Da desistência de denunciar um crime – Por: MARLOREN LOPES MIRANDA

Espero que outros
Paulões comprem
suas brigas, e que
não aceitem a
derrota antes da luta

MARLOREN LOPES MIRANDA*

É triste quando se leem notícias como a veiculada na Zero Hora do dia 30 de março sobre a desistência de registrar ocorrência por ato racista do jogador Paulão do Internacional, vítima desse crime no Gre-Nal do mesmo dia, na Arena. Nas palavras do jogador, ele não vai “entrar nessa briga, porque seria mais um negro que estaria brigando por uma coisa que não está dando resultado”. O triste nisso é que é justamente por ações (ou melhor, por omissões) como essa que “a coisa” não está dando resultado. Racismo é crime previsto em lei (7.716/89); não denunciá-lo é, em um sentido, não tomar o ato como algo que mereça punição; é assumir a posição do opressor e dizer que não dá pra mudar mesmo.

“O sistema não pune como deveria; a justiça não é feita como deveria ser; a luta não dá resultados: uma hora, cansa.” É comum ouvir esse tipo de argumento de quem desistiu porque cansou _ porque a luta pelo reconhecimento dos nossos direitos é cansativa.
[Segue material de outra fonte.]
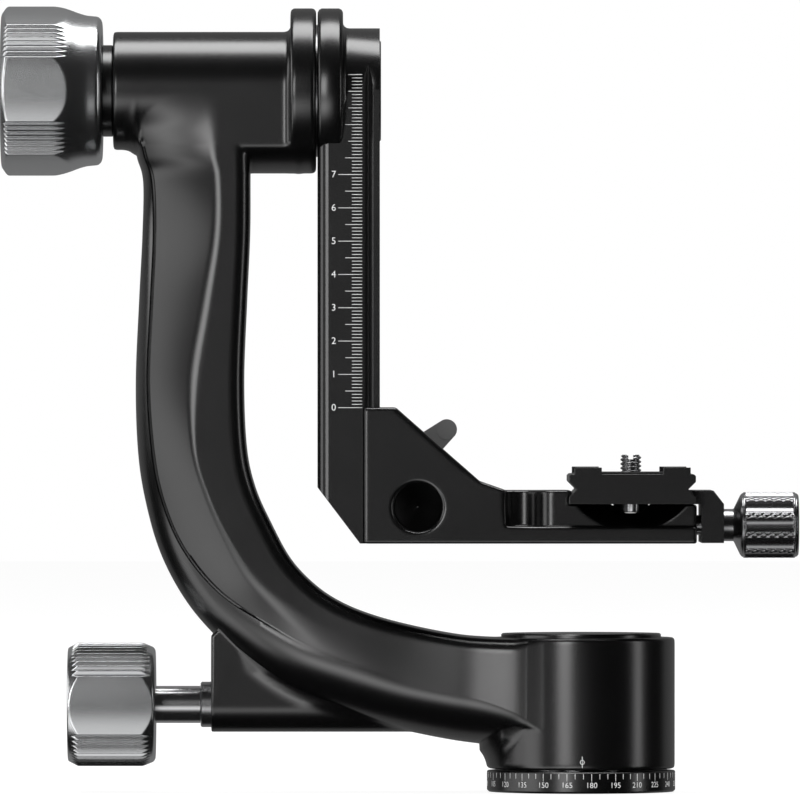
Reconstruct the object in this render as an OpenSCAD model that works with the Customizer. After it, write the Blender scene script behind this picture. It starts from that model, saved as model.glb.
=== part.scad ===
// Gimbal tripod head for long lenses, in millimetres.
// The origin is the centre of the base's underside, and +Z runs up the panning axis. The main arm
// rises on the -X side, and its tilt axis runs along X. The camera side of the scales faces -Y.

/* [Fits] */
// Gap all round a piece that turns or slides in a bore
running = 0.05; // [0.02:0.01:0.1]
// Gap between flat guides that slide on each other
sliding = 0.15; // [0.1:0.05:0.3]
// Gap between pieces that are screwed or pressed together
seated = 0.01; // [0.005:0.005:0.02]

/* [Panning base] */
// How far the graduated base stands outside the housing
base_rim = 0.15; // [0:0.05:0.5]
// Height of the graduated base
base_h = 6.4; // [5.5:0.1:8]
// Gap between the base and the housing above it
base_gap = 0.5; // [0.3:0.1:1]
// Radius of the 3/8 inch tripod thread's wall
thread_r = 4; // [3:0.1:5]
// Length of the tripod thread
thread_l = 12; // [9:0.5:14]
// Wall of the threaded bush
bush_wall = 2.2; // [1.5:0.1:2.4]
// Radius of the spindle
spindle_r = 10; // [9:0.1:11]
// Radius of the spindle's flange
flange_r = 15.4; // [15:0.1:15.8]
// Thickness of the spindle's flange
flange_h = 4.5; // [4:0.1:5]
// Depth of the flange's seat in the base
flange_sink = 2.5; // [2:0.1:3]
// Radius of the base screws
base_screw_r = 1.5; // [1.2:0.1:1.6]
// Radius of the circle that the base screws stand on
base_screw_ring = 12.2; // [11.5:0.1:12.8]
// Number of base screws
base_screws_n = 4; // [3:1:6]

/* [Panning housing] */
// Outer radius of the housing
housing_r = 28.25; // [26:0.05:31]
// Height of the housing
housing_h = 39.6; // [38:0.1:45]
// Radius of the passage between the two bearings
housing_bore = 13.6; // [13:0.1:14.5]
// Radius of the lid
cap_r = 24.1; // [22:0.1:25.5]
// Height of the lid above the housing
cap_rise = 1.2; // [0.8:0.1:2]
// Depth of the lid's seat
cap_sink = 1; // [0.8:0.1:1.5]
// Radius of the lid's screws
cap_screw_r = 1.25; // [1:0.05:1.5]
// Number of lid screws
cap_screws_n = 3; // [3:1:6]

/* [Bearings] */
// Outer radius of the panning bearings
pan_brg_r = 16; // [15.5:0.1:16.5]
// Width of the panning bearings
pan_brg_w = 7; // [6:0.1:7.5]
// Radius of the panning bearings' balls
pan_ball_r = 1.75; // [1.5:0.05:1.9]
// Number of balls in a panning bearing
pan_balls_n = 14; // [8:1:16]
// Outer radius of the tilt bearings
tilt_brg_r = 12; // [11.5:0.1:12.5]
// Width of the tilt bearings
tilt_brg_w = 5; // [4.5:0.1:6]
// Radius of the tilt bearings' balls
tilt_ball_r = 1.2; // [1:0.05:1.35]
// Number of balls in a tilt bearing
tilt_balls_n = 14; // [8:1:16]

/* [Panning lock] */
// Height of the lock's axis above the base's underside
lock_z = 26.2; // [25:0.1:27]
// Distance from the panning axis to the face of the lock boss
boss_reach = 111.5; // [106:0.5:116]
// Radius of the boss's round underside
boss_r = 8.26; // [7.8:0.02:9]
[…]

Mas dizer que o sistema não pune, que não dá resultado e que, por isso, não vamos mais denunciar e não vamos entrar na briga é dar a luta como perdida. Nenhuma cultura, nenhum costume mudou porque as pessoas desistiram de lutar pelos seus direitos, porque cansaram.

Se eu, mulher, tivesse nascido há uns 140 anos, não poderia receber a mesma educação de um homem, não poderia ir à universidade, não poderia discutir sobre racismo em um jornal. Mas hoje, como mulher, eu posso. E, se eu posso, é porque alguém lá atrás denunciou, resolveu não ficar quieta, não se omitiu, mesmo que cansada. Há cem anos, e ainda menos, certamente, a luta não dava muitos resultados, e provavelmente se ouvia coisas como “o que essa mulher quer, achando que pode estudar na mesma sala de um homem?”, “olha, uma mulher escrevendo para um jornal para defender negros, em que mundo estamos?”. É bem provável que ainda se escutem coisas desse tipo, ou ainda piores, mas agora nós, mulheres, estamos nas salas de aula, nas empresas e nos cargos políticos. Algo mudou nos costumes, na cultura, de lá pra cá, e foi porque alguém resolveu não se omitir, mesmo que parecesse que não ia dar em nada.

O ponto é exatamente esse: é cansativo e parece que não vai dar em nada, porque parece não haver punições efetivas, porque parece que o sistema não responde como deveria, porque parece que não há justiça; mas ainda assim é preciso denunciar, é preciso entrar nessa briga, é preciso ser mais um negro, mais uma mulher, mais um homossexual brigando por uma coisa que, por ora, pode parecer não estar dando resultado. Muitos serão silenciados, muitos sequer serão ouvidos, mas não há nenhum reconhecimento por qualquer direito se não se comprar a briga por ele. Espero que outros Paulões comprem suas brigas, todos os dias, e que não aceitem a derrota antes da luta.